On a smaller scale, the funds experiencing those losses are more natural as green energy ramps up and other financial institutions take ESG more seriously.
Even though ESG funds have underperformed in the past few years, there is a much better chance of them rebounding as certain issues get resolved. Furthermore, over the past five years, ESG funds have outperformed non-ESG funds.
In the end, even if a fund is ESG, an asset manager could theoretically work around that part of it by arguing that these funds make more money for investors, making them more viable regardless of whether a customer believes in sustainability or not.
They’re Still Too Young
But while ESG funds are drooping slightly, it’s important to note that ESG has a long history and there have been financial vehicles for ESG for decades now. This is compared to anti-ESG which is something that’s only been established recently.
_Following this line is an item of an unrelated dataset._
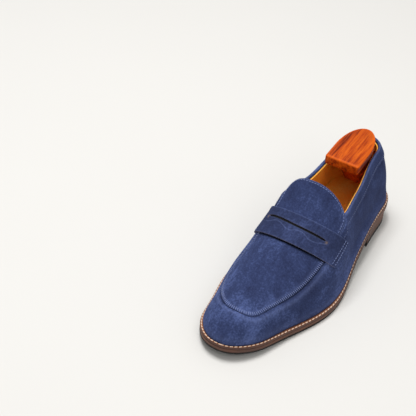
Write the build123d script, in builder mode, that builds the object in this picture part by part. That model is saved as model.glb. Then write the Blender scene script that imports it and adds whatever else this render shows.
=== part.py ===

Being young and with key influential advocates in positions of power pushing anti-ESG, we’ve been seeing anti-ESG funds outperforming ESG funds in recent months.
This isn’t much of a reason to abandon ESG funds, as investing overall is a long-term game. There are peaks and valleys, and as mentioned before, ESG funds have been on the rise for several years now. And when it comes to anti-ESG, even that movement is under fire for mixing politics into investing, even when one particular firm markets itself as never mixing politics with investing.
Anti-ESG Will Serve As A Roadblock
As the movement gains more momentum, there is going to be pushback. But at the rate that ESG is being adopted, the resistance we are seeing now is more of a roadblock. Whether people hate ESG or support it, there is no denying that investing in companies that make ESG a priority will see more growth over time.
Maybe not this year, but perhaps the next. And those lagging behind will unfortunately be left behind.